« L’homme sert ici de relais pour que la femme devienne cet Autre pour elle-même, comme elle l’est pour lui. [1] »
Que la femme soit pour l’homme la représentante de l’altérité et même, comme Lacan l’écrit plus loin, que dans la dialectique phallocentrique, elle représente l’Autre absolu, ne me semble pas difficile à saisir. Mais qu’il faille qu’elle en passe par le relais de l’homme pour devenir pour elle-même cet Autre, fait l’énigme qui m’a poussée à choisir cette citation comme objet de mon travail en cartel. Faudrait-il donc en passer par l’homme pour atteindre l’altérité féminine et pouvoir espérer rejoindre l’assomption de la sexuation ? Quel est l’homme dont il est question ? Ce n’est en tout cas pas le fantasme d’un homme – celui du prince charmant ou du chevalier servant – ni non plus celui de Dieu [2]…
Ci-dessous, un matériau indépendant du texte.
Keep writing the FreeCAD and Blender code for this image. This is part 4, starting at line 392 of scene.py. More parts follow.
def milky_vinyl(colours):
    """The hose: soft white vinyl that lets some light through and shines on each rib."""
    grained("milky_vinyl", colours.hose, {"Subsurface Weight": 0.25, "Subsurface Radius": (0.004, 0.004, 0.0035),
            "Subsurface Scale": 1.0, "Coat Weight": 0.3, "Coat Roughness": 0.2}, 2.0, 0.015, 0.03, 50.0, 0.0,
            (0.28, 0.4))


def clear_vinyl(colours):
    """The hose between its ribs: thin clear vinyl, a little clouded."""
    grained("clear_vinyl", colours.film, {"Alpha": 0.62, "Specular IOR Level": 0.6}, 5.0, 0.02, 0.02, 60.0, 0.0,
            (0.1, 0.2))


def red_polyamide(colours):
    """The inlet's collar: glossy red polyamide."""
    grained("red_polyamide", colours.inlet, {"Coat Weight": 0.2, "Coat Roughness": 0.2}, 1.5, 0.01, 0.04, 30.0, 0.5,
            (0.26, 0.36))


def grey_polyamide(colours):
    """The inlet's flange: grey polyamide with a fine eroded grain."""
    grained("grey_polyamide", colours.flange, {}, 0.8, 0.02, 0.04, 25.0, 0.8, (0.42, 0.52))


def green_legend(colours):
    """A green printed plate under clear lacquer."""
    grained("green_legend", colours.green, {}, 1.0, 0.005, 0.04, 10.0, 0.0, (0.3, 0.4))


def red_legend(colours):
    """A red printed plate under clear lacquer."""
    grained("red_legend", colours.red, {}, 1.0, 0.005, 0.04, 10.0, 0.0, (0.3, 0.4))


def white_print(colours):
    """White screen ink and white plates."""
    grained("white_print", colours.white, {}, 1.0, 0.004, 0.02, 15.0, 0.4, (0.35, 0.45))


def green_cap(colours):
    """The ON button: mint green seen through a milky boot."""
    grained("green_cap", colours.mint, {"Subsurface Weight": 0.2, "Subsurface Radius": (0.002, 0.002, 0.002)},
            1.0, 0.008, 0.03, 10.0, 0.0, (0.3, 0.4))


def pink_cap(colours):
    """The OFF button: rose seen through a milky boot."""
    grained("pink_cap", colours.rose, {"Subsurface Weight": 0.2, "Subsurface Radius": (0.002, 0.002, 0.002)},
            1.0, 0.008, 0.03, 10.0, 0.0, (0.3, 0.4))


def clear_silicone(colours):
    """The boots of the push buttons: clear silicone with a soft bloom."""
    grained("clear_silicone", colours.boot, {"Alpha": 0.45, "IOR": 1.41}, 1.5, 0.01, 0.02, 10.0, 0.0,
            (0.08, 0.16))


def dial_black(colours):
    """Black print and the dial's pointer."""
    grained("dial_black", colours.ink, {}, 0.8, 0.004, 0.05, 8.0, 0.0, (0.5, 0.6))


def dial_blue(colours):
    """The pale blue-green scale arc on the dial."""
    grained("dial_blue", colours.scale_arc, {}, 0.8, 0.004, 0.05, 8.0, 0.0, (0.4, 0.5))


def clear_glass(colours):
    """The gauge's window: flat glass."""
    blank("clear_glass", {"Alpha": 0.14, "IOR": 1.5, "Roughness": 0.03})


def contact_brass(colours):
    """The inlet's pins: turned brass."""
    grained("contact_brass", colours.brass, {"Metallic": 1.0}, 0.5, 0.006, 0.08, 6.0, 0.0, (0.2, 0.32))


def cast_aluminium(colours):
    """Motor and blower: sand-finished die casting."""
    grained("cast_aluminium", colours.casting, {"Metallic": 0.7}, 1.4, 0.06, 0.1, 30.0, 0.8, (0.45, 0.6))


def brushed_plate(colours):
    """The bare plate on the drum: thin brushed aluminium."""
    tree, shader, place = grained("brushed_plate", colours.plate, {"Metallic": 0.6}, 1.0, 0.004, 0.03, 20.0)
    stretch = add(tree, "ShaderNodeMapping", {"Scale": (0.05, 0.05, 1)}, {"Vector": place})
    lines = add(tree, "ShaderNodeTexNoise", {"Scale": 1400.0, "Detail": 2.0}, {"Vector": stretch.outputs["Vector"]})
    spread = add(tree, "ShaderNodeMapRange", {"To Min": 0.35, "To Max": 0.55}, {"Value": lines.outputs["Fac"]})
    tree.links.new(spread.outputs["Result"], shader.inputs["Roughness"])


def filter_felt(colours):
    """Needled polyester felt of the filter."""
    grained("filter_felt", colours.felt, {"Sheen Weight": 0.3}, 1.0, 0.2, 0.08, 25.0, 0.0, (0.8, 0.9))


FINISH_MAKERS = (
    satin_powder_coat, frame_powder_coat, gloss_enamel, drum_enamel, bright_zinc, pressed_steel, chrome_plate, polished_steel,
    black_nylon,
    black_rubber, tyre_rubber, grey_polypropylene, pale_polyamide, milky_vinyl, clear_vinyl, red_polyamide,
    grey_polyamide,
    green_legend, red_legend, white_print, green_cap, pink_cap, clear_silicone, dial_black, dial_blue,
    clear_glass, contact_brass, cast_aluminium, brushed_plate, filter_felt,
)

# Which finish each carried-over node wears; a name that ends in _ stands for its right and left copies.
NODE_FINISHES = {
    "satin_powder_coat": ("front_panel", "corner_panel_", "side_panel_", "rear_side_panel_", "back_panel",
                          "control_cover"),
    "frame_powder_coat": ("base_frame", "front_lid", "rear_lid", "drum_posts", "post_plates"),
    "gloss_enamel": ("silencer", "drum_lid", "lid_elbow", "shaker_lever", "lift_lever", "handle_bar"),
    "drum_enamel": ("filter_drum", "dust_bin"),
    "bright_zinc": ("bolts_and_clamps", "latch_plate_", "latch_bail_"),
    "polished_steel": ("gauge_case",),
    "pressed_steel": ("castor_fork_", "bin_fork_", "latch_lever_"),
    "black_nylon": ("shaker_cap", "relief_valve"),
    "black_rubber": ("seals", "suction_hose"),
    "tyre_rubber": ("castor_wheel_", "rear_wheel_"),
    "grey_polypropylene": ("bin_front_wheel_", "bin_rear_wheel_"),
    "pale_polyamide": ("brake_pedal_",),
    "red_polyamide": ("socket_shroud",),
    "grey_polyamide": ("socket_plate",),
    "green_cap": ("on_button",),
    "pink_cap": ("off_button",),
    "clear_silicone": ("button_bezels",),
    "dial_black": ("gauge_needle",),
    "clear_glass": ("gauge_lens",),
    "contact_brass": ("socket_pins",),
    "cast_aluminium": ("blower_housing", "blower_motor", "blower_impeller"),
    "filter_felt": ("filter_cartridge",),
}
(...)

Quelques obstacles à la lecture
Cette phrase ainsi extraite de son contexte a déjà été maintes fois commentée et reprise. Elle ressort de l’ensemble et s’extrait de la compréhension. Elle est une évidence et une énigme à la fois. Sa difficulté tient à plusieurs points :
- L’Autre comme concept prend des couleurs signifiantes différentes au fil du texte. De quel Autre s’agit-il ici ? L’adjectif démonstratif « cet » nous donne une indication. L’Autre dont il vient d’être question dans la phrase précédente, c’est « l’altérité du sexe ».
- Notre lecture du texte de 1958 est contaminée par l’élaboration plus tardive sur la sexualité féminine dans le Séminaire XX. Point ici de jouissance féminine, même si on peut en lire des prémisses. Et encore moins de mystiques. Un lapsus de lecture généralisé nous est apparu au cours de notre travail de cartel : il ne s’agit pas pour la femme de devenir Autre à elle-même mais bien pour elle-même.
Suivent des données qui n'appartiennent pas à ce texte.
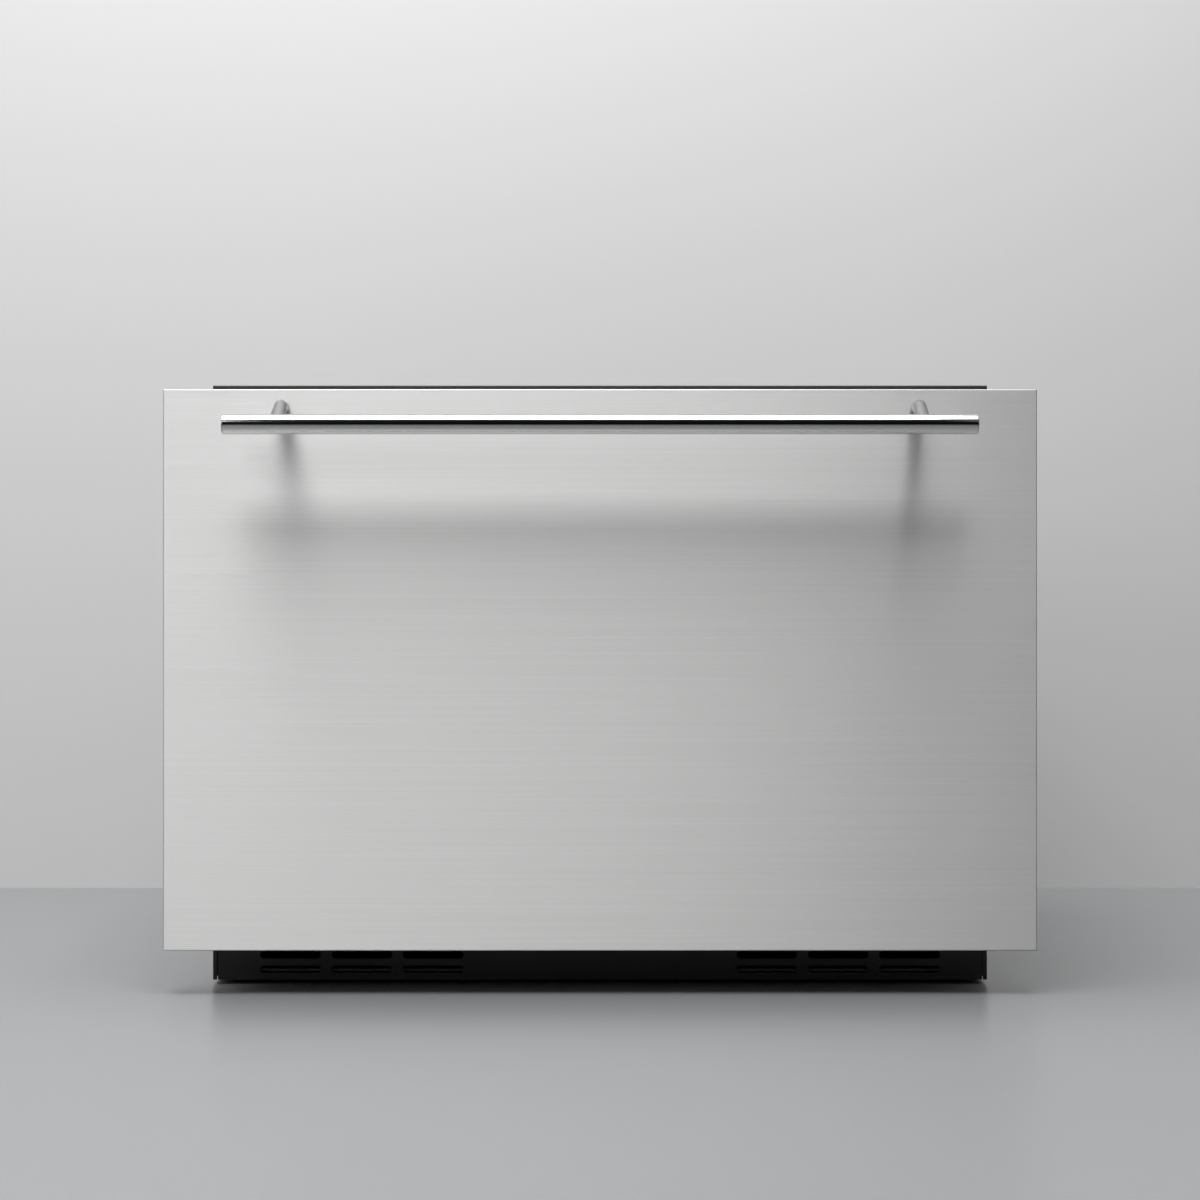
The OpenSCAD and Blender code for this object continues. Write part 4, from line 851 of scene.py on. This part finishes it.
def soft_light(name, place_at, look_at, width, height, power):
    """A rectangular soft box that faces a point."""
    deselect()
    place_at, look_at = Vector(place_at), Vector(look_at)
    turn = (place_at - look_at).to_track_quat("Z", "Y").to_euler()
    bpy.ops.object.light_add(type="AREA", location=place_at, rotation=turn)
    lamp = bpy.context.object
    lamp.name = name
    lamp.data.shape = "RECTANGLE"
    lamp.data.size = width
    lamp.data.size_y = height
    lamp.data.energy = power


def room_light(front, back, overhead):
    """Plain room light: dim in front of the object, bright behind it, and a little from above."""
    world = bpy.data.worlds.new("room")
    bpy.context.scene.world = world
    world.use_nodes = True
    tree = world.node_tree
    where = tree.nodes.new("ShaderNodeTexCoord")
    split = tree.nodes.new("ShaderNodeSeparateXYZ")
    tree.links.new(where.outputs["Generated"], split.inputs["Vector"])

    def grade(value, start, end, low, high):
        ramp = tree.nodes.new("ShaderNodeMapRange")
        ramp.interpolation_type = "SMOOTHSTEP"
        ramp.inputs["From Min"].default_value = start
        ramp.inputs["From Max"].default_value = end
        ramp.inputs["To Min"].default_value = low
        ramp.inputs["To Max"].default_value = high
        tree.links.new(value, ramp.inputs["Value"])
        return ramp.outputs["Result"]

    depth = grade(split.outputs["Y"], -0.3, 0.5, front, back)
    height = grade(split.outputs["Z"], 0.4, 1.0, 0, overhead)
    total = tree.nodes.new("ShaderNodeMath")
    total.operation = "ADD"
    tree.links.new(depth, total.inputs[0])
    tree.links.new(height, total.inputs[1])
    tree.links.new(total.outputs["Value"], tree.nodes["Background"].inputs["Strength"])
    tree.nodes["Background"].inputs["Color"].default_value = (1, 1, 1, 1)


pale_floor = studio_paint("pale_floor", (0.15, 0.152, 0.156), 0.3)
pale_wall = studio_paint("pale_wall", (0.47, 0.47, 0.473), 0.6, seen_from_behind=False)
studio_plane("floor", (0, 0, 0), ROOM_WIDTH, ROOM_WIDTH, (0, 0, 0), pale_floor)
studio_plane("wall", (0, WALL_Y, WALL_HEIGHT / 2), ROOM_WIDTH, WALL_HEIGHT,
             (math.radians(90), 0, 0), pale_wall)
room_light(front=0.005, back=0.9, overhead=0.1)
for soft_box in SOFT_BOXES:
    soft_light(*soft_box)

deselect()
bpy.ops.object.camera_add(location=CAMERA_PLACE, rotation=(math.radians(90), 0, 0))
camera = bpy.context.object
camera.data.sensor_width = SENSOR_WIDTH
camera.data.lens = LENS
bpy.context.scene.camera = camera
bpy.context.scene.view_settings.view_transform = "Standard"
- Le refoulement de la définition du sujet que Lacan indique dans le point 2 de son écrit, c’est-à-dire qu’il s’agit par son intervention de dégager la partie féminine qui se joue dans la relation génitale, autrement dit dans l’acte du coït. C’est un texte de sexologie féminine qui s’élève contre la domination du phallus qu’il qualifie ironiquement de phanère dans cette phrase interrogative qui oriente son texte : « quelles sont les voies de la libido décernées à la femme par les phanères anatomiques de différenciation sexuelle des organismes supérieurs ? »
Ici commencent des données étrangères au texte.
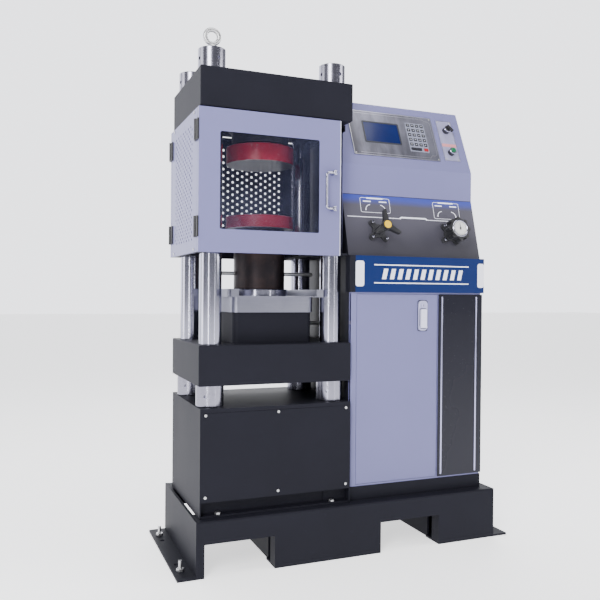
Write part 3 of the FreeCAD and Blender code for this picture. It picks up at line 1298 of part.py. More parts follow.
def spoke(x, angle):
    """One tapered spoke with a round tip, lying in the plane of the handle."""
    a = math.radians(angle)
    cx, cs = math.cos(a), math.sin(a)
    root, tip = SPOKE_ROOT / 2, SPOKE_TIP_R
    reach = SPOKE_REACH - SPOKE_TIP_R

    def at(along, across, out):
        return valve_point(x + along * cx - across * cs, VALVE_S + along * cs + across * cx, out)

    low = HANDLE_STAND - SPOKE_T
    blade = prism([tuple(at(0, -root, low)), tuple(at(reach, -tip, low)),
                   tuple(at(reach, tip, low)), tuple(at(0, root, low))], valve_out * SPOKE_T)
    end = rod(tip, SPOKE_T, at(reach, 0, low), valve_out)
    return fuse(blade, end)


def left_valve_handle():
    """The three-spoke handle of the left valve and its spindle."""
    x = left_valve_x
    hub = rod(HUB_R, HUB_H, valve_point(x, VALVE_S, HANDLE_STAND - HUB_H + 4), valve_out)
    spokes = [spoke(x, SPOKE_START_DEG + 120 * i) for i in range(3)]
    spindle = rod(SPINDLE_R, HANDLE_STAND - 2, valve_point(x, VALVE_S, 0), valve_out)
    collar = rod(SPINDLE_R + 4, HANDLE_STAND - HUB_H - FLANGE_H - BONNET_H + 3,
                 valve_point(x, VALVE_S, FLANGE_H + BONNET_H), valve_out)
    cap_seat = rod(CAP_R + FIT, CAP_H, valve_point(x, VALVE_S, HANDLE_STAND + 2), valve_out)
    return cut(fuse(hub, spindle, collar, *spokes), cap_seat)


def left_handle_cap():
    place = valve_point(left_valve_x, VALVE_S, HANDLE_STAND + 2)
    cap = rod(CAP_R, CAP_H, place, valve_out)
    return cap.makeFillet(1.2, [e for e in cap.Edges if len(e.Vertexes) == 1
                                and (e.CenterOfMass - place).dot(valve_out) > CAP_H / 2])


def right_valve_knob():
    """The lobed knob of the right valve, hollowed at its front for the dial."""
    x = right_valve_x
    low = HANDLE_STAND - KNOB_H
    core = rod(KNOB_R - KNOB_LOBE_R / 2, KNOB_H, valve_point(x, VALVE_S, low), valve_out)
    lobes = []
    for i in range(KNOB_LOBES):
        a = math.radians(360 / KNOB_LOBES * i)
        r = KNOB_R - KNOB_LOBE_R / 2
        lobes.append(rod(KNOB_LOBE_R, KNOB_H - 4, valve_point(x + r * math.cos(a), VALVE_S + r * math.sin(a),
                                                              low + 2), valve_out))
    spindle = rod(SPINDLE_R, HANDLE_STAND - 10, valve_point(x, VALVE_S, 0), valve_out)
    collar = rod(SPINDLE_R + 4, low - FLANGE_H - BONNET_H + 1,
                 valve_point(x, VALVE_S, FLANGE_H + BONNET_H), valve_out)
    seat = rod(DIAL_R + FIT, DIAL_H, valve_point(x, VALVE_S, HANDLE_STAND - DIAL_H + 4), valve_out)
    return cut(fuse(core, spindle, collar, *lobes), seat)


def right_knob_dial():
    """The round indicator set in the knob: a raised bezel round its face."""
    x = right_valve_x
    low = HANDLE_STAND - DIAL_H + 4
    dial = rod(DIAL_R, DIAL_H, valve_point(x, VALVE_S, low), valve_out)
    face = rod(DIAL_R - DIAL_BEZEL, 3, valve_point(x, VALVE_S, low + DIAL_H - 2), valve_out)
    return cut(dial, face)


# Hydraulic unit inside the cabinet

def oil_tank():
    x1, y1 = tank_x0 + TANK_W, tank_y0 + TANK_D
    tank = box(tank_x0, x1, tank_y0, y1, tank_z0, tank_top - TANK_LID_T)
    tank = soften(tank, TANK_EDGE_R, lambda e: is_along(e, Z_AXIS))
    lid = box(tank_x0 - 6, x1 + 6, tank_y0 - 6, y1 + 6, tank_top - TANK_LID_T, tank_top)
    return fuse(tank, lid)


def pump_housing():
    centre = Vector(pump_x, pump_y, tank_top)
    body = rod(PUMP_R, PUMP_H, centre)
    foot = rod(PUMP_FLANGE_R, PUMP_FLANGE_H, centre)
    head = rod(PUMP_FLANGE_R, PUMP_FLANGE_H, centre + Vector(0, 0, PUMP_H))
    outlet = rod(PIPE_R + 5, PUMP_FLANGE_R + 6, centre + Vector(0, 0, PUMP_H / 2), Vector(-1, 0, 0))
    return fuse(body, foot, head, outlet)


def pump_motor():
    """The finned motor that stands on the pump, with its fan cowl on top."""
    place = Vector(pump_x, pump_y, motor_z0)
    body = rod(MOTOR_R, MOTOR_H, place)
    cowl = rod(MOTOR_R + MOTOR_FIN_H + 2, MOTOR_COWL_H, place + Vector(0, 0, MOTOR_H - MOTOR_COWL_H))
    flange = rod(PUMP_FLANGE_R, PUMP_FLANGE_H, place)
    fin_z0 = motor_z0 + PUMP_FLANGE_H + 6
    fins = []
    for i in range(MOTOR_FINS):
        fin = box(pump_x + MOTOR_R - 3, pump_x + MOTOR_R + MOTOR_FIN_H, pump_y - MOTOR_FIN_T / 2,
                  pump_y + MOTOR_FIN_T / 2, fin_z0, motor_z0 + MOTOR_H - MOTOR_COWL_H + 1)
        fin.rotate(Vector(pump_x, pump_y, 0), Z_AXIS, 360 / MOTOR_FINS * i)
        fins.append(fin)
    return fuse(body, cowl, flange, *fins)


def valve_manifold():
    """The control block on the tank lid that feeds the cylinder."""
    x0, y0 = manifold_x - MANIFOLD_W / 2, pipe_y - MANIFOLD_D / 2
    block = box(x0, x0 + MANIFOLD_W, y0, y0 + MANIFOLD_D, tank_top, tank_top + MANIFOLD_H)
    block = soften(block, 3.0, lambda e: is_along(e, Z_AXIS))
    caps = [hexagon(FITTING_AF, 12, Vector(x0 + 22 + 33 * i, y0, tank_top + MANIFOLD_H / 2), Vector(0, -1, 0))
            for i in range(3)]
    port = rod(PORT_R, 20, Vector(manifold_x, pipe_y, tank_top + MANIFOLD_H - 20))
    return cut(fuse(block, *caps), port)


def feed_pipe():
    """The pressure pipe from the control block to the cylinder, with a nut at each end."""
    block_x = frame_x + BLOCK_SIZE / 2 + BLOCK_PORT_SIDE
    start = Vector(block_x, pipe_y, port_z)
    top = tank_top + MANIFOLD_H
    c = PIPE_BEND_R
    k = c * (1 - math.sqrt(0.5))
    bend = manifold_x
    path = Part.Wire([
        Part.LineSegment(start, Vector(bend - c, pipe_y, port_z)).toShape(),
        Part.Arc(Vector(bend - c, pipe_y, port_z), Vector(bend - k, pipe_y, port_z - k),
                 Vector(bend, pipe_y, port_z - c)).toShape(),
        Part.LineSegment(Vector(bend, pipe_y, port_z - c), Vector(bend, pipe_y, top)).toShape()])
    tube = path.makePipeShell([Part.Wire(Part.makeCircle(PIPE_R, start, X_AXIS))], True, False)
    bore = path.makePipeShell([Part.Wire(Part.makeCircle(PIPE_R - PIPE_WALL, start, X_AXIS))], True, False)
    nuts = [hexagon(FITTING_AF, FITTING_L, start, X_AXIS),
            hexagon(FITTING_AF, FITTING_L, Vector(bend, pipe_y, top))]
    grommet = rod(GROMMET_R, 4, Vector(cabinet_x0 - 4, pipe_y, port_z), X_AXIS)
    outer = path.makePipeShell([Part.Wire(Part.makeCircle(PIPE_R + FIT, start, X_AXIS))], True, False)
    rings = [cut(piece, outer) for piece in nuts + [grommet]]
    return [cut(tube, bore)] + rings


# Parts

export("base_front_beam", base_beam(True))
export("base_rear_beam", base_beam(False))
export("base_left_end_plate", end_plate(-1))
export("base_right_end_plate", end_plate(1))
export("base_cross_members", *cross_members())
export("levelling_screws", *levelling_screws())

export("pedestal_frame", pedestal_frame())
export("pedestal_shell", pedestal_shell())
export("pedestal_front_panel", pedestal_front_panel())
export("hold_down_bolts", *hold_down_bolts())
export("panel_screws", *[pan_head_screw(place, Y_AXIS) for place in pedestal_screw_places()],
       *[pan_head_screw(place, X_AXIS) for place in guard_screw_places()])

export("lower_crosshead", crosshead(lower_crosshead_z, LOWER_CROSSHEAD_H))
export("upper_crosshead", crosshead(upper_crosshead_z, UPPER_CROSSHEAD_H))
export("columns", *columns())
export("column_nuts", *[column_nut(x, y, z, turn) for x, y in column_places
                        for z, turn in ((pedestal_top, LOWER_NUT_TURN), (upper_nut_z, UPPER_NUT_TURN))])
export("eye_bolt", eye_bolt())

export("cylinder_block", cylinder_block())
export("piston", piston())
export("dust_tray", dust_tray())
export("spacer_block", spacer_block())
export("lower_platen", lower_platen())
export("upper_platen", upper_platen())
export("ball_seat", ball_seat())
export("retaining_ring", *retaining_ring())
export("spacer_handles", *spacer_handles())
export("feed_pipe", *feed_pipe())

fixed_leaves, front_leaves, rear_leaves = [], [], []
for hinge_z in (hinge_low_z, hinge_high_z):
    for seam, away, leaves in ((front_seam_y, -1, front_leaves), (rear_seam_y, 1, rear_leaves)):
        fixed, moving = hinge_halves(hinge_z, seam, away)
        fixed_leaves.append(fixed)
        leaves.append(moving)
export("guard_hinge_leaves", *fixed_leaves)
export("front_door_hinge_leaves", *front_leaves)
export("rear_door_hinge_leaves", *rear_leaves)
export("guard_left_panel", guard_left_panel())
export("guard_right_panel", guard_right_panel())
export("guard_brackets", *guard_brackets())
export("front_door_frame", front_door_frame())
export("front_door_window", front_door_window())
export("rear_door", rear_door())
export("handle_mounts", *handle_mounts())
export("handle_bail", handle_bail())

export("cabinet_plinth", cabinet_plinth())
export("cabinet_shell", cabinet_shell())
export("cabinet_door", cabinet_door())
export("dark_panel", dark_panel())
export("lock_body", lock_body())
export("lock_handle", lock_handle())
export("band_box", band_box())
export("valve_panel", valve_panel())
export("console_plates", *console_plates())
export("lcd_display", lcd_display())
export("keypad", keypad())
export("switch_bezels", *switch_bezels())
export("selector_lever", selector_lever())
export("push_button", push_button())

export("valve_flanges", *valve_flange(left_valve_x), *valve_flange(right_valve_x))
export("left_valve_handle", left_valve_handle())
export("left_handle_cap", left_handle_cap())
export("right_valve_knob", right_valve_knob())
export("right_knob_dial", right_knob_dial())

export("oil_tank", oil_tank())
export("pump_housing", pump_housing())
export("pump_motor", pump_motor())
export("valve_manifold", valve_manifold())
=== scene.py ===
import json
import math

import bmesh
import bpy
from bpy.props import FloatProperty, FloatVectorProperty, IntProperty, PointerProperty
from mathutils import Matrix, Vector


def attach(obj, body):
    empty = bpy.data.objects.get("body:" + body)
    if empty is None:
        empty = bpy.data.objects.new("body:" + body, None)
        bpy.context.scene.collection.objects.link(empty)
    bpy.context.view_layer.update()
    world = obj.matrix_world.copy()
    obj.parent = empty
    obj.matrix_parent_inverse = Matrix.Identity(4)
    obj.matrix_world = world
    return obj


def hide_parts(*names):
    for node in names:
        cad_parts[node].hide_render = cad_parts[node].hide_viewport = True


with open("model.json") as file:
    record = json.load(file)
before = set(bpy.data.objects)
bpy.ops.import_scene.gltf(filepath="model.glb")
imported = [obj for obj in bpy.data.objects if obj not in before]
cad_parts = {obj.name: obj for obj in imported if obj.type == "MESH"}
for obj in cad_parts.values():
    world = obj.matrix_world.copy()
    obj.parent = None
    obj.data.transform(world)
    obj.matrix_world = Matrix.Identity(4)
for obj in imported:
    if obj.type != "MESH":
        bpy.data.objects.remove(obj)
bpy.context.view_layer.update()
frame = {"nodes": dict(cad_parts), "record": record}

bl_info = {
    "name": "Compression Testing Machine",
    "version": (1, 0, 0),
    "blender": (4, 5, 0),
    "location": "View3D > Sidebar > Machine",
    "description": "Finishes and fine detail for a four-column compression testing machine",
    "category": "Object",
}

MM = 0.001


# Places that the CAD sizes give, in millimetres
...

- Dans cette phrase, alors qu’il remet la castration au milieu du village, il ne parle ni de père, ni de phallus, mais bien de « l’homme et de la femme ». Il n’est pas question ici du sujet mais de l’individu incarné dans un corps sexué.
Deux points de vue :
Du point de vue de la castration : Le rappel de principe que Lacan veut faire entendre dans son intervention au Congrès et qui est son cheval de bataille de 1958 à 1960 dans les Séminaires VI et VII, est ce que Jacques-Alain Miller a nommé dans « Les six paradigmes de la jouissance [3] », « la signifiantisation de la jouissance ». Lacan rappelle que le symbolique organise les pulsions et qu’il ne s’agit pas de penser les choses en termes de privation et de frustration. Avec la castration, c’est de symbolique dont il est question et non de réel ou d’imaginaire. La castration n’est pas un fait de développement mais de langage. Ce langage (cet Autre symbolique) est supporté par un Autre incarné (« la subjectivité de l’autre »). Par conséquent, l’« altérité du sexe se dénature de cette aliénation [4] ». Autrement dit, le réel de la différence des sexes est recouvert par le symbolique. Le réel se dénature parce qu’il est symbolisé. Néanmoins, c’est le phallus en tant que symbole unique pour les deux sexes qui organise la différence sexuelle. Il y a, ou il n’y a pas le phallus, c’est ce qui dit la différence des sexes. Donc le symbolique est machiste et il est en cela soutenu par le piège de l’évidence par l’imaginaire. Mais au sens du réel, il n’y a pas de rapport entre les sexes c’est-à-dire que la différence est absolue. Du point de vue symbolique, l’homme et la femme sont sous le signifiant phallique et c’est en passant par le relais du corps de l’homme que la femme peut se sentir Autre pour elle-même. Puisqu’elle est elle-même soumise au signifiant phallique qui régit la nomination des sexes, ce n’est qu’en passant par son relais à lui qu’elle peut s’apercevoir en tant qu’Autre, absolument différente, radicalement étrangère. L’homme sert de relais. Il ne passe pas le relais, il est le relais phallique par sa présence. D’où le ravage dans lequel elle se trouve quand il la trahit ou la quitte. En tant que corps incarné, l’homme est l’objet pour que la femme devienne cet Autre de la différence des sexes qu’elle est pour lui.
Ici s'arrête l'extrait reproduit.